TASK INSTRUCTIONS:
Repeat only the lines from the one containing "carve(left_ear, face_form, band, back_dome, drum, left_collar)" through the one containing "points = [vertex.co", exactly as written, both ends included.

RECORDS FOR PROCESSING:
____
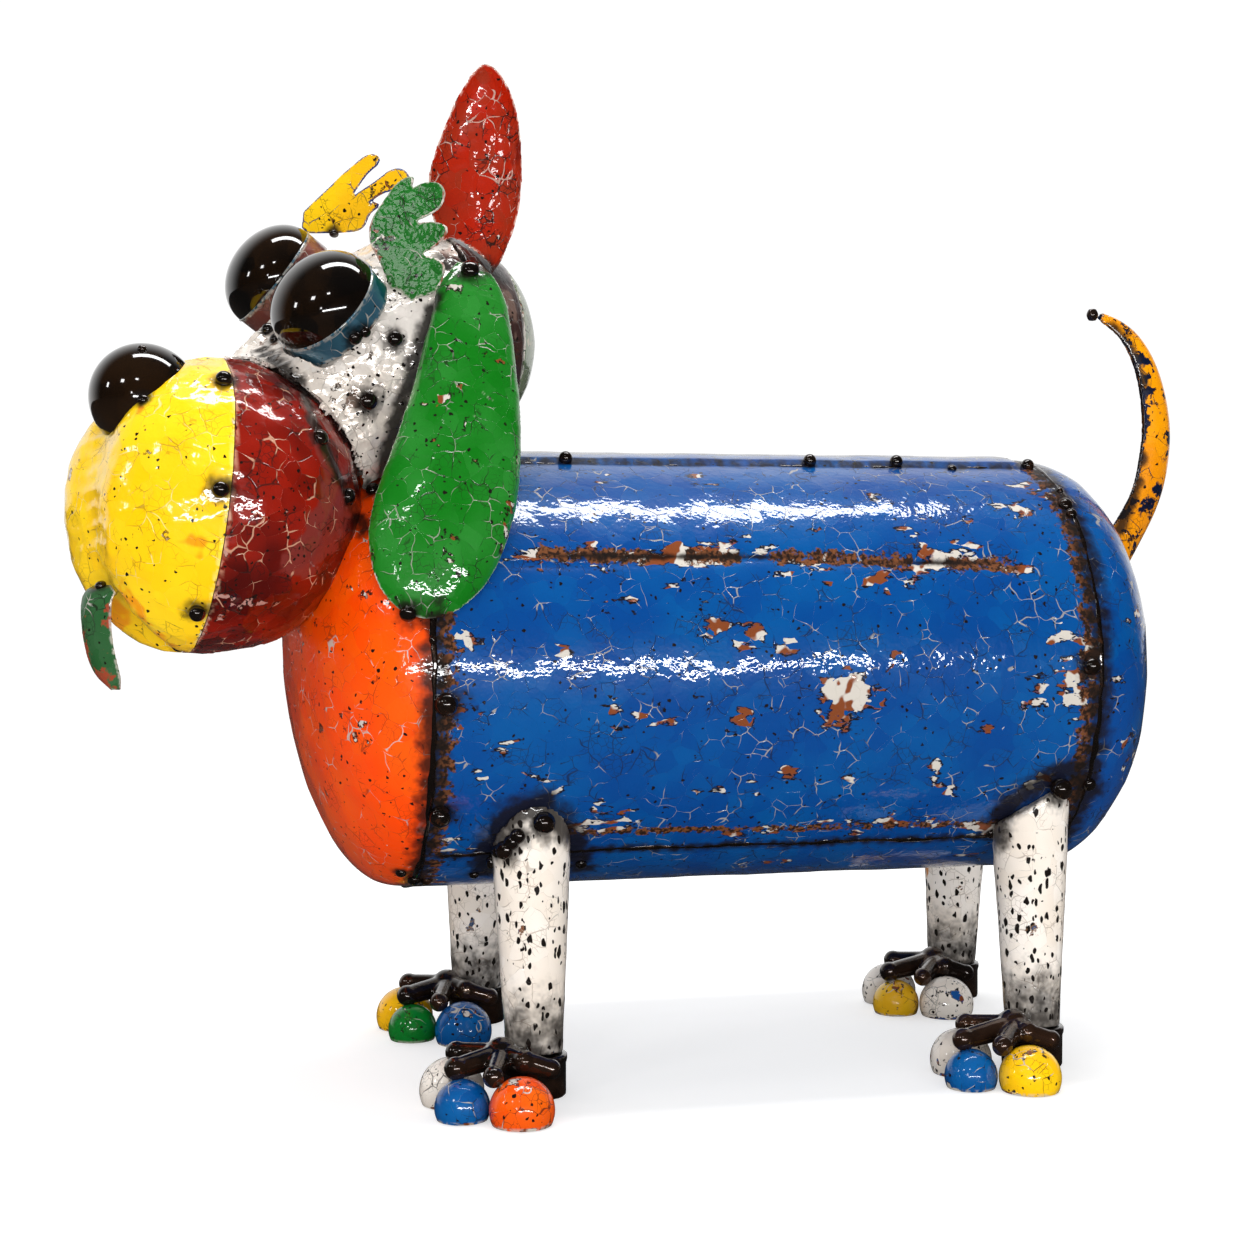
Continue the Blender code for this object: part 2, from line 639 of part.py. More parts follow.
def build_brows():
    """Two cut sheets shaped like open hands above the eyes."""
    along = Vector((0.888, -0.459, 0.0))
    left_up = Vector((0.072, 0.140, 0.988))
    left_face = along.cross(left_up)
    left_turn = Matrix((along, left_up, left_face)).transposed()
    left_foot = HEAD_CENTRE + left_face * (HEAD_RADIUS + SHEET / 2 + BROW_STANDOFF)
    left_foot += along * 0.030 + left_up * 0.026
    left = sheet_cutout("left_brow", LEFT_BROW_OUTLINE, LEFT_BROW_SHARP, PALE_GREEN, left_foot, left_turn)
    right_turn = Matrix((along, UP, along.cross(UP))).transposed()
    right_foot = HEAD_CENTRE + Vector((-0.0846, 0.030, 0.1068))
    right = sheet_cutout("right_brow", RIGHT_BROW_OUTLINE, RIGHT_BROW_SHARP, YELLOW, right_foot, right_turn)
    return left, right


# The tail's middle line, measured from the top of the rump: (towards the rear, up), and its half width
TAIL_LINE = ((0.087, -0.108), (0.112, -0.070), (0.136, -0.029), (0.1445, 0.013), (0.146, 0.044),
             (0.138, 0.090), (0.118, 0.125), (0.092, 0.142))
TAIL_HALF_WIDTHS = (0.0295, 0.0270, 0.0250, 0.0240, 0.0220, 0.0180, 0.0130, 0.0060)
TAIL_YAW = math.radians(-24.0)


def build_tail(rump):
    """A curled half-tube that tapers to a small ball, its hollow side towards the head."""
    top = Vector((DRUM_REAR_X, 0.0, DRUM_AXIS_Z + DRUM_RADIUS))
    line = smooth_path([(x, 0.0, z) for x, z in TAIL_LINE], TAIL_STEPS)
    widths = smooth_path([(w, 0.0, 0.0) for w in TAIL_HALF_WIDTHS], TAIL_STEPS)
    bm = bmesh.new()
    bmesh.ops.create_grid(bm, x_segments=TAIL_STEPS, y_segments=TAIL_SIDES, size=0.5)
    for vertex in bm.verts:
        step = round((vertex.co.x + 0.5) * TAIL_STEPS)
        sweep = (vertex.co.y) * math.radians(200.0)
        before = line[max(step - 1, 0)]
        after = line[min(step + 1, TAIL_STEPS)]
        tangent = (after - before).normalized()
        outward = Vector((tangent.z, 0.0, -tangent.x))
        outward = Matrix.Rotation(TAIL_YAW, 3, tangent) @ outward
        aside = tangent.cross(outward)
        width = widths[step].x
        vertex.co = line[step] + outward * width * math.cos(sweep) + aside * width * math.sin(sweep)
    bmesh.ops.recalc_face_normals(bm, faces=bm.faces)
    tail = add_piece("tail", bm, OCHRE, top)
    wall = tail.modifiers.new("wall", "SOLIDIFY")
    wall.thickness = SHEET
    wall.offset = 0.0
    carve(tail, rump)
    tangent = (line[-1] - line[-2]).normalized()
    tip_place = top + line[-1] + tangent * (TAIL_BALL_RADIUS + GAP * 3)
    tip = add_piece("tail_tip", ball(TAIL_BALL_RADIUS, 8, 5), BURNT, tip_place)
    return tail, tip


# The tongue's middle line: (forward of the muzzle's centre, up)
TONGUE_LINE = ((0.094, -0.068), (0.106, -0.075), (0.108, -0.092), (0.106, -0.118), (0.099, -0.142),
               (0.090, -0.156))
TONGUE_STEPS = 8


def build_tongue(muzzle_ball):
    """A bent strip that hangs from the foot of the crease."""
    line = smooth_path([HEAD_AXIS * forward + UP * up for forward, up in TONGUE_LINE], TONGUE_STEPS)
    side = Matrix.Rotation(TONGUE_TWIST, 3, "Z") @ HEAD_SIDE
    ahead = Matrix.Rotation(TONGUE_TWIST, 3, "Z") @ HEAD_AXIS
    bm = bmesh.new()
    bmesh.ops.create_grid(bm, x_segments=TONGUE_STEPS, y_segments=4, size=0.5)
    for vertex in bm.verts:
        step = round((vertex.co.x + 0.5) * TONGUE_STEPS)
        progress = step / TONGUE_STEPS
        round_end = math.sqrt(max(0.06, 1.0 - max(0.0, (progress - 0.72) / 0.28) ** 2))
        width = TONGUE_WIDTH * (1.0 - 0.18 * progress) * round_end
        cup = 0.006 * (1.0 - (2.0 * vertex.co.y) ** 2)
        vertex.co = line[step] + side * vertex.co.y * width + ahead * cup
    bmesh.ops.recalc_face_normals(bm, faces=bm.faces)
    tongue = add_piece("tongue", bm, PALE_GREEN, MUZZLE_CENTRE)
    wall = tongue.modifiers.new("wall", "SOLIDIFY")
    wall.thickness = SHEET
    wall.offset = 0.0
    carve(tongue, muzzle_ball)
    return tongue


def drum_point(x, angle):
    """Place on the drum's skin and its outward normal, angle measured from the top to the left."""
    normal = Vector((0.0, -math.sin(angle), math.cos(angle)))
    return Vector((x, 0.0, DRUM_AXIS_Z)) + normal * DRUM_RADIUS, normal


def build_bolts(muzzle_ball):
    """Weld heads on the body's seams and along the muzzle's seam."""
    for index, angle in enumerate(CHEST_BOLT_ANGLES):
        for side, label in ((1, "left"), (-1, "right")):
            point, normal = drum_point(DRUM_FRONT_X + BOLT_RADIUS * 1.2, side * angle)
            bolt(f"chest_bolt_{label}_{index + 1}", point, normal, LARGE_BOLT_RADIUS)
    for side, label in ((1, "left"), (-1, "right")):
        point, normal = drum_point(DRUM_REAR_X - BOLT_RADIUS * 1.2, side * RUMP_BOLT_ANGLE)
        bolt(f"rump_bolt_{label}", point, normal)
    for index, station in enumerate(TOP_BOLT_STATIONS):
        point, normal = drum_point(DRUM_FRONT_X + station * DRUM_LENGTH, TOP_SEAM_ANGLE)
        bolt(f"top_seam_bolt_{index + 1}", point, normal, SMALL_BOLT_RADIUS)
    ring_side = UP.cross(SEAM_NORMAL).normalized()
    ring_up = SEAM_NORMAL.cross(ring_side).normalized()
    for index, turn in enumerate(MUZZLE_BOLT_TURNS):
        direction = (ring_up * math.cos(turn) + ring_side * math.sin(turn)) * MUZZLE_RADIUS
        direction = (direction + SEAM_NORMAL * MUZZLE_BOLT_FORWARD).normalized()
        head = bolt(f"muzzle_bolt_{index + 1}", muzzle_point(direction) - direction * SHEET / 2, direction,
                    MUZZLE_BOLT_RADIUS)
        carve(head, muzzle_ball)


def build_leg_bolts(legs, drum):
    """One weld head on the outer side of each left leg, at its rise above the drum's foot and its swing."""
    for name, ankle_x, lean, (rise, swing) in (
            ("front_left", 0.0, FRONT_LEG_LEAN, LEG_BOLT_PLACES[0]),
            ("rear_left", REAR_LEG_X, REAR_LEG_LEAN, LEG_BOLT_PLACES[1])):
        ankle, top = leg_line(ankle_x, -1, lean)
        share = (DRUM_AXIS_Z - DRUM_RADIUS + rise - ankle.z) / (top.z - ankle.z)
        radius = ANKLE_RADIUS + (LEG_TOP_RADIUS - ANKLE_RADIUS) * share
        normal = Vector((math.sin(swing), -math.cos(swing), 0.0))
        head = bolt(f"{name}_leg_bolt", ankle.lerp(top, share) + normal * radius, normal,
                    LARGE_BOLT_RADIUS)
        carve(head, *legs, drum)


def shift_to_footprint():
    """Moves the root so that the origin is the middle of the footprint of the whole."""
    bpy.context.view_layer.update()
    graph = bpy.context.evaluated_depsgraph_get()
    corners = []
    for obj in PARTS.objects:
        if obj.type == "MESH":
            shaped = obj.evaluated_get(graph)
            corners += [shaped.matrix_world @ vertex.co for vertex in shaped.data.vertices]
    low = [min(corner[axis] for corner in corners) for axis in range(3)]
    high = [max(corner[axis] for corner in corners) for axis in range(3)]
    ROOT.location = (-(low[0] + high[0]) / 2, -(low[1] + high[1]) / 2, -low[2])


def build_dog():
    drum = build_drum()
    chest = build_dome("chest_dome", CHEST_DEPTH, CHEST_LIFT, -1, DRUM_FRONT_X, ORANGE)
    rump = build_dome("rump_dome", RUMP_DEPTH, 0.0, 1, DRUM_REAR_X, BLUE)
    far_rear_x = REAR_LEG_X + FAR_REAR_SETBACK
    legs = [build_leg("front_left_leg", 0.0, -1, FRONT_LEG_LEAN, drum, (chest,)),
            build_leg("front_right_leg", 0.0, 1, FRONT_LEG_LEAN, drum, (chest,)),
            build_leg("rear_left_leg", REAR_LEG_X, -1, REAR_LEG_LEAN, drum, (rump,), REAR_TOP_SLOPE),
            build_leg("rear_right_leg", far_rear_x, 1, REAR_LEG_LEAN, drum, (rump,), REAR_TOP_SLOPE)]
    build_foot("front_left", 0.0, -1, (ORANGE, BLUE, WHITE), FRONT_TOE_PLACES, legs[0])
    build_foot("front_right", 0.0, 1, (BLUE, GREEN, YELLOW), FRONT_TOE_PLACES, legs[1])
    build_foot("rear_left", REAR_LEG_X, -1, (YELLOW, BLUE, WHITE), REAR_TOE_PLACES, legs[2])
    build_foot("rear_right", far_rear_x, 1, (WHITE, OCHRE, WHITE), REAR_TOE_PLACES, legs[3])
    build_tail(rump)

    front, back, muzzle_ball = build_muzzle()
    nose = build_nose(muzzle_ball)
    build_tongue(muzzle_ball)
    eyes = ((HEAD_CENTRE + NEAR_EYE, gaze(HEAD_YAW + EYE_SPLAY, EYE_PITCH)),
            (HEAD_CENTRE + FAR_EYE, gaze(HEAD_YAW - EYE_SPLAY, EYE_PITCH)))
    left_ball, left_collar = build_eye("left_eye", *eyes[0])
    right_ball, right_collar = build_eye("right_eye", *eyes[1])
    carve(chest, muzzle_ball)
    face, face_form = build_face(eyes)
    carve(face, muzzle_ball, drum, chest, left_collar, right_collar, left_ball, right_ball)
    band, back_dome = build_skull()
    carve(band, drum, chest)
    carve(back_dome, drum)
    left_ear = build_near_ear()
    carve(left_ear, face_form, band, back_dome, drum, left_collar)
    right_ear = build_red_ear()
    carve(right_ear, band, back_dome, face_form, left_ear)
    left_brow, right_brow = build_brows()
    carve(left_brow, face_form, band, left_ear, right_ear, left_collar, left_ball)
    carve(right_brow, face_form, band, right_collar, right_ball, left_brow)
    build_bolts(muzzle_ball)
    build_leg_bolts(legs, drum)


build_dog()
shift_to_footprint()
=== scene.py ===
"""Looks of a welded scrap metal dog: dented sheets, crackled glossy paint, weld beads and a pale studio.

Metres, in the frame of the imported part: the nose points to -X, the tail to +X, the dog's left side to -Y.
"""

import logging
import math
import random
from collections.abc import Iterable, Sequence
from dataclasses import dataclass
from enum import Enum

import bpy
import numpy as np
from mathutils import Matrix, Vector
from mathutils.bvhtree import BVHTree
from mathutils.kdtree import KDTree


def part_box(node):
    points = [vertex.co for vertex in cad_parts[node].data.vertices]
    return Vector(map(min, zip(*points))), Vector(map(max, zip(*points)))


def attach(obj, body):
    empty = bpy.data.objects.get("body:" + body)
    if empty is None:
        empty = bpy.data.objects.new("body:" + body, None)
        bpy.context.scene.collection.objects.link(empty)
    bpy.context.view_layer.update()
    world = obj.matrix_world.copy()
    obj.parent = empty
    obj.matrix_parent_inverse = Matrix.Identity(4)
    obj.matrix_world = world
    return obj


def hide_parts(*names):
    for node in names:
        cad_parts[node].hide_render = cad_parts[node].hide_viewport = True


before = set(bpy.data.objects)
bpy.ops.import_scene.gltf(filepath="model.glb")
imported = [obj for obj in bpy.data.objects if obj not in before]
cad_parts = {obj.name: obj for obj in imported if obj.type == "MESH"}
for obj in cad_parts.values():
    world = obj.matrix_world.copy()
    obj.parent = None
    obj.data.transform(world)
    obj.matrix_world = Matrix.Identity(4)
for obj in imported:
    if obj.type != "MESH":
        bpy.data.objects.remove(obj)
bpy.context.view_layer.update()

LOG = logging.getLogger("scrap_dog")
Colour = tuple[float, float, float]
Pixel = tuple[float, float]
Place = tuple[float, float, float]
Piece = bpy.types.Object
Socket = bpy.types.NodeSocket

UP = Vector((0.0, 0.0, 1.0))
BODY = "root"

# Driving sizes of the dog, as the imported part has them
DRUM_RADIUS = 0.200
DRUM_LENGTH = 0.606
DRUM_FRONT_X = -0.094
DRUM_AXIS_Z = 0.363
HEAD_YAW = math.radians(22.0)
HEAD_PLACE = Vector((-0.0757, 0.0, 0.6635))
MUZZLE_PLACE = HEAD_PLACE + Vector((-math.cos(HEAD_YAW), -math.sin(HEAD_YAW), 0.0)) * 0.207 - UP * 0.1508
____
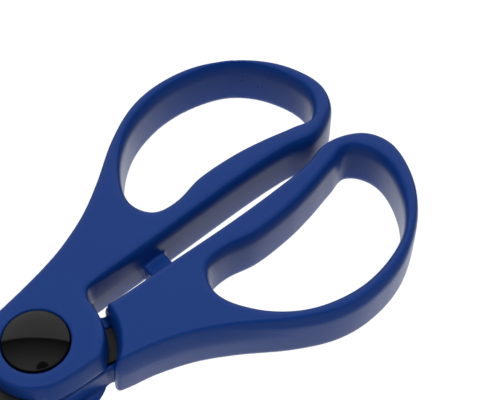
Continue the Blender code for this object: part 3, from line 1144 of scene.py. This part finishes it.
____
RESPONSE TO THIS EXERCISE:
    carve(left_ear, face_form, band, back_dome, drum, left_collar)
    right_ear = build_red_ear()
    carve(right_ear, band, back_dome, face_form, left_ear)
    left_brow, right_brow = build_brows()
    carve(left_brow, face_form, band, left_ear, right_ear, left_collar, left_ball)
    carve(right_brow, face_form, band, right_collar, right_ball, left_brow)
    build_bolts(muzzle_ball)
    build_leg_bolts(legs, drum)


build_dog()
shift_to_footprint()
=== scene.py ===
"""Looks of a welded scrap metal dog: dented sheets, crackled glossy paint, weld beads and a pale studio.

Metres, in the frame of the imported part: the nose points to -X, the tail to +X, the dog's left side to -Y.
"""

import logging
import math
import random
from collections.abc import Iterable, Sequence
from dataclasses import dataclass
from enum import Enum

import bpy
import numpy as np
from mathutils import Matrix, Vector
from mathutils.bvhtree import BVHTree
from mathutils.kdtree import KDTree


def part_box(node):
    points = [vertex.co for vertex in cad_parts[node].data.vertices]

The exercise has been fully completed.